- _Problem description_:
Your answer should be a single number: the count of lines in the material below that hold "object".

- _Dataset records_:

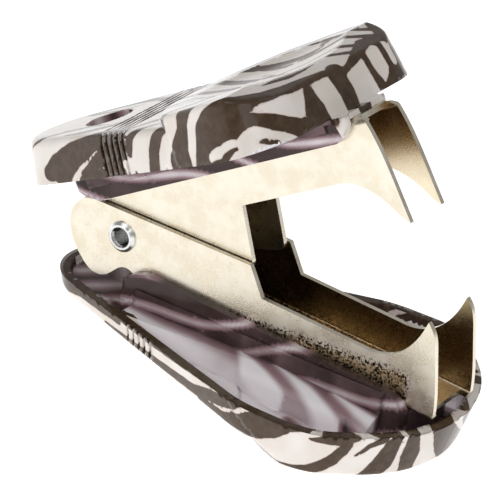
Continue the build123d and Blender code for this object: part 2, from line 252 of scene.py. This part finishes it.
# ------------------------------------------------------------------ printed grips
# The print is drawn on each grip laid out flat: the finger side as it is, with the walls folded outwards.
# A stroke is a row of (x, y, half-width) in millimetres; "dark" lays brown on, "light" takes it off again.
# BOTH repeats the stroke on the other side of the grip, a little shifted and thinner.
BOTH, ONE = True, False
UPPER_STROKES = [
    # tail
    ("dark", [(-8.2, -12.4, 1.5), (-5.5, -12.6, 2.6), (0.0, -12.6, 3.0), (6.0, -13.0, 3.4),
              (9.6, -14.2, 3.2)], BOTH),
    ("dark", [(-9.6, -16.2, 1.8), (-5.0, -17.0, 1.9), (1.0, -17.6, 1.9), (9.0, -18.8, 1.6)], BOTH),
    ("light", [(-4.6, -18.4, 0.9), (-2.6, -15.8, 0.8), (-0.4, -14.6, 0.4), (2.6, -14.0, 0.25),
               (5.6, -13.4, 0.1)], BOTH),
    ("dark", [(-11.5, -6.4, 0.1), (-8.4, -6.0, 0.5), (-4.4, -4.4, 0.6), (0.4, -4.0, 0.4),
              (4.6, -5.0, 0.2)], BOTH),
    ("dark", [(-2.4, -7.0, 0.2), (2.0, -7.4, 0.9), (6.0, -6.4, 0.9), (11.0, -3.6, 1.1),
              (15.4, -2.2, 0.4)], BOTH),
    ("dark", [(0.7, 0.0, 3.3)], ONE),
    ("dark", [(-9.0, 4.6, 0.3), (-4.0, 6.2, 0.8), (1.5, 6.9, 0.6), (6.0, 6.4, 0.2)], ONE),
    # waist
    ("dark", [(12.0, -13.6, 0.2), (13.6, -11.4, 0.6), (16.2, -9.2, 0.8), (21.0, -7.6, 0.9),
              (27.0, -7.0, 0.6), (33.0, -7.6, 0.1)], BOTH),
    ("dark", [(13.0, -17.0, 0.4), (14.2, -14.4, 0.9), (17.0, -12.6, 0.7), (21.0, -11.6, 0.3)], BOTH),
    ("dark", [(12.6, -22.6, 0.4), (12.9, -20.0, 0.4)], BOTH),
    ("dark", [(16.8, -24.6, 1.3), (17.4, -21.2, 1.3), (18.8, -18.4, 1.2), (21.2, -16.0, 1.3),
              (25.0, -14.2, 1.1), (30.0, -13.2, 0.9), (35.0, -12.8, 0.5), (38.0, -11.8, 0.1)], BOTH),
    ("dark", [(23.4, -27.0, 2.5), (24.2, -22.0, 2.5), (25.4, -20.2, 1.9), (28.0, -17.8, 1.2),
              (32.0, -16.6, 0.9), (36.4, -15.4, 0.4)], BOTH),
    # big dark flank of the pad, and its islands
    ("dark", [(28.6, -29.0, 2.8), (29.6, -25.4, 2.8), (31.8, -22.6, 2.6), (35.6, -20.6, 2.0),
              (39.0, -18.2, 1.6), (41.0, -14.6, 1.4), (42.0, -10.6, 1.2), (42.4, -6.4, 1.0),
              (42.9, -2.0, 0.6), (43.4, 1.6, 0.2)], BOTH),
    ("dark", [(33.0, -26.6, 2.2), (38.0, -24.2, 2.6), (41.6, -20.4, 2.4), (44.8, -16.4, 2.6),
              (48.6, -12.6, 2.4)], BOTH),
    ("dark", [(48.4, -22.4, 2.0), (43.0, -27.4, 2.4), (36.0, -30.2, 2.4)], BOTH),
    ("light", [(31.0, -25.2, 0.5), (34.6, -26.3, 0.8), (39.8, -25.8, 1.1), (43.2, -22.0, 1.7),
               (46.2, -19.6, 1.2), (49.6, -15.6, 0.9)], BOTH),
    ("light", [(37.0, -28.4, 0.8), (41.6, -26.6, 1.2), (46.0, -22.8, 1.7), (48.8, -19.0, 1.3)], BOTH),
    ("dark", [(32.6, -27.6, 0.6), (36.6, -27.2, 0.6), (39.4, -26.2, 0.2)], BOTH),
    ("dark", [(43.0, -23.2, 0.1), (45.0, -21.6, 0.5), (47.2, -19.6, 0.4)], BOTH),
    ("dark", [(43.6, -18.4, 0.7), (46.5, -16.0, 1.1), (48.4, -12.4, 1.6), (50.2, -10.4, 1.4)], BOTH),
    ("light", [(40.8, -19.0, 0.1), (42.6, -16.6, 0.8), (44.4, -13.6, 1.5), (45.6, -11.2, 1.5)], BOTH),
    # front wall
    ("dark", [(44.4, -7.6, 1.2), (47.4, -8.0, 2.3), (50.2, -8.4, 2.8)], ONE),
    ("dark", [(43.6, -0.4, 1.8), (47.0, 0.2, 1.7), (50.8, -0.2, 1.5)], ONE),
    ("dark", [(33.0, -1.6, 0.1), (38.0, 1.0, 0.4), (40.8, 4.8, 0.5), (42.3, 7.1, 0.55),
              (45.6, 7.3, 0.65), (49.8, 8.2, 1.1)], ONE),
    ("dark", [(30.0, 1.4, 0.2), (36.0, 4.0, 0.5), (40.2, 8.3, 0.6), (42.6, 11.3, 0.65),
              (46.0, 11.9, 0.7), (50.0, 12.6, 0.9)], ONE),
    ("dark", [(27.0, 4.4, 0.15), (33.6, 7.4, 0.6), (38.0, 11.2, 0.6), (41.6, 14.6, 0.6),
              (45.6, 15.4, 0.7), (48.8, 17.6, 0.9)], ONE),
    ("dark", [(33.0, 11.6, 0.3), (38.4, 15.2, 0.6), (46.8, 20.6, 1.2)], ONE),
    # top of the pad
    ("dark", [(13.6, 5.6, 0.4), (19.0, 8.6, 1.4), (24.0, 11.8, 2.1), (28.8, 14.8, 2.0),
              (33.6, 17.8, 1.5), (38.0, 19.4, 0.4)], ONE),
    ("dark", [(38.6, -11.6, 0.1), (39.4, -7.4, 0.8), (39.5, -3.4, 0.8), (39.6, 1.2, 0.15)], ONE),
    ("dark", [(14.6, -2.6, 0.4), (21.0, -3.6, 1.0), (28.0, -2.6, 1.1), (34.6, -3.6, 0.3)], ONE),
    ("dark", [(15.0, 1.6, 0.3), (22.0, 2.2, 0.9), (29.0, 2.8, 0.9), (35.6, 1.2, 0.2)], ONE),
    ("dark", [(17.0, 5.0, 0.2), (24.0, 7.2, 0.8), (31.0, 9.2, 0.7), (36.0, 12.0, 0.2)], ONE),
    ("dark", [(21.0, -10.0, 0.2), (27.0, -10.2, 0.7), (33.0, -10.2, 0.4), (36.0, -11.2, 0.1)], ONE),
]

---

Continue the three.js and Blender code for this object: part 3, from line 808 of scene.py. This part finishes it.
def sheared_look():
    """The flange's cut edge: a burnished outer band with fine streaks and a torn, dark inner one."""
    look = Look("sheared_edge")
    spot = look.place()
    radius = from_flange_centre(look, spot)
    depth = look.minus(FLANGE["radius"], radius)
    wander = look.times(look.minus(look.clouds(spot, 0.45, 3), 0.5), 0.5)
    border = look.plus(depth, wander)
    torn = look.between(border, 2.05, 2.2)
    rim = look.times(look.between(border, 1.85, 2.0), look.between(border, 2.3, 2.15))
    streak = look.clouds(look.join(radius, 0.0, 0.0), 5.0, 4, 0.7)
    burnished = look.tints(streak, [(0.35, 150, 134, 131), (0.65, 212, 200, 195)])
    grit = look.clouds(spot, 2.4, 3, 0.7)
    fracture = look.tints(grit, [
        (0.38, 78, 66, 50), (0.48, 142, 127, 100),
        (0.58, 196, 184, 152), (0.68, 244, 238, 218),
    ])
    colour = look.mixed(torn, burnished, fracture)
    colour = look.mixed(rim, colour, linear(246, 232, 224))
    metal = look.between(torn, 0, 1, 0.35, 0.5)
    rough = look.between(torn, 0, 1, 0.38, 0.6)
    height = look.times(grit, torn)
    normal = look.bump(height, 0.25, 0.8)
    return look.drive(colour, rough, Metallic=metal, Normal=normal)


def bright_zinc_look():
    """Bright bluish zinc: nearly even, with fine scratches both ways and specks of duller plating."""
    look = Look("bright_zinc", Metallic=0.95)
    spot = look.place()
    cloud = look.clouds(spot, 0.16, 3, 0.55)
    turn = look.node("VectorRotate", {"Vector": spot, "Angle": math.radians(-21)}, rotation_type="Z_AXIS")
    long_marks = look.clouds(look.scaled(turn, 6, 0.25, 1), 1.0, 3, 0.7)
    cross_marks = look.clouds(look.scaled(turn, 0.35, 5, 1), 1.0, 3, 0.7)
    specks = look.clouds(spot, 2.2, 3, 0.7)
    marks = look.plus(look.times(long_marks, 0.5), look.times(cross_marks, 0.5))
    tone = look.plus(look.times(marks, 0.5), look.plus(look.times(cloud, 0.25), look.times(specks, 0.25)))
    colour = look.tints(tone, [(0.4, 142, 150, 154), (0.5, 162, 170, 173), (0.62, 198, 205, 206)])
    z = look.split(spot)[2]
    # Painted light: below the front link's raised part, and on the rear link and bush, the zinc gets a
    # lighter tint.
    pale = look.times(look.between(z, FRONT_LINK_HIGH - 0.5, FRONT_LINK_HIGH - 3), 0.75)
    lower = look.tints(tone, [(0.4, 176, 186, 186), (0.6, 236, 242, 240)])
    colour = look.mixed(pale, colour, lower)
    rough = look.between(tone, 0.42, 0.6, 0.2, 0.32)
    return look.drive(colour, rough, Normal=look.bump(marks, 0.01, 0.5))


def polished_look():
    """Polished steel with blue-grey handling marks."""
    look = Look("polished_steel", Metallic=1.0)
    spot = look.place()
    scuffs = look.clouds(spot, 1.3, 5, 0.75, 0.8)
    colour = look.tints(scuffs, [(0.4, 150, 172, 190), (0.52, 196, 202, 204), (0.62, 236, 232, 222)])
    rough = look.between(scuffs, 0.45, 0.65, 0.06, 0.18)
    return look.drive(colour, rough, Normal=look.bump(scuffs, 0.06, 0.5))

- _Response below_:
2